Go back to the actor and the mask. In classical Greek theatre the word hypokrités — from which we get ‘hypocrisy’ — was the standard term for actors, deriving from the words hypó (‘under’) and krisis (‘decide’, ‘distinguish’ or ‘judge’). It was a way of describing a dissembler, the faces of the mask and the actor beneath it. When St Paul, in his Epistle to the Romans, wrote ‘Let love be not hypocritical’, he used the word in this Greek sense, meaning ‘actor’. Paul meant that love should not hide itself behind a mask representing love, or use words signalling it insincerely.
‘Man is least himself when he talks in his own person,’ said Oscar Wilde. ‘Give him a mask and he will tell you the truth.’ Well, maybe. It depends on the time and place. Theatre, cinema and broadcasting provide the professional licence to wear one. We derive pleasure from the deceits of the stage illusionist, whose acts of fakery we pay money to watch. (Magician James ‘The Amazing’ Randi describes himself as ‘an honest liar’.) In carnival and ritual too, the mask is socially sanctioned. Outside these fields the actor’s mask is suspect. So we smear it with the brush of immaturity, dismissing it as ‘pretending’.

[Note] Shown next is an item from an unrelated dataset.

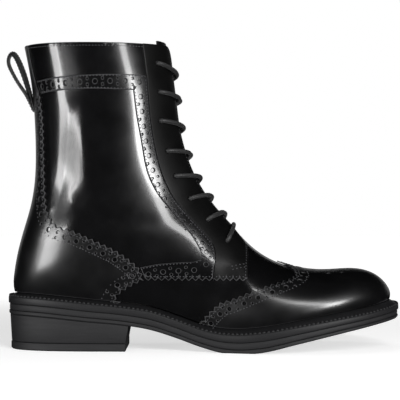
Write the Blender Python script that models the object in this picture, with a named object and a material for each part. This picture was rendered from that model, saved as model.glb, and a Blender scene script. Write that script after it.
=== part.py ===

Pretending is what kids do to figure out the world. Children do not put on airs. A child might be precocious — from the Latin prae, meaning ‘before’, and coquere, ‘to cook’, that is, pre-cooked or ripened early — but it’s rare that a child is called pretentious. That insult is reserved for their pushy parents; pretending is what’s done at the kids’ table, pretension goes on over the wine and cheese course with the grown-ups. Pretending reminds adults of childish things long put away; of imaginary friends, of the companionship found in favourite teddy bears and dolls, in toys we imagined to have distinct personalities, and the stories we swaddled them in. To pretend is to live in denial of ‘real’, grown-up problems. It’s child’s play.
And a play is also what professional actors are employed to make onstage in theatres. ‘Acting is a reflex, a mechanism for development and survival,’ writes theatre director Declan Donnellan in The Actor and the Target. ‘It is not “second nature”, it is “first nature” and so cannot be taught like chemistry or scuba diving.’ Acting is a tool of every social interaction we have from birth. ‘Peek-a-boo,’ says Donnellan, is the first play a baby enjoys,
when its mother acts out appearing and disappearing behind a pillow. “Now you see me; now you don’t!” The baby gurgles away, learning that this most painful event, separation from the mother, might be prepared for and dealt with comically, theatrically. The baby learns to laugh at an appalling separation, because it isn’t real. Mummy reappears and laughs — this time, at least. After a while the child will learn to be the performer, with the parent as audience, playing peek-a-boo behind the sofa … Eating, walking, talking, all are developed by observation, performance and applause. We develop our sense of self by practising roles we see our parents play and expand our identities further by copying characters we see played by elder brothers, sisters, friends, rivals, teachers, enemies or heroes.
‘Born Originals, how comes it to pass that we die Copies?’ asked Edward Young in his Conjectures on Original Composition. Young would argue that mimicry blots out individuality. But mimicry is a mechanism by which we become socialized, by which we make ourselves human. It doesn’t take a sociology Ph.D. to recognize that we pretend every day. Pretend to be absorbed in a book to avoid catching the eye of a stranger on the bus. Pretend to be pleased to see your boss when you arrive at the office. Putting on a suit allows you to pretend you’re efficient or powerful when you would rather be in your pyjamas in front of the TV. Wear jeans and a T-shirt to the office to pretend to your co-workers you are laid-back when your personality tends towards the uptight. It’s hard to admit to pretending because in Western society no one likes a faker. Great store is placed on ‘keeping it real’. We tell those with unrealistic expectations to ‘get real’, ‘face reality’ or ‘wake up and smell the coffee’, as if the rest of their activities were a dream.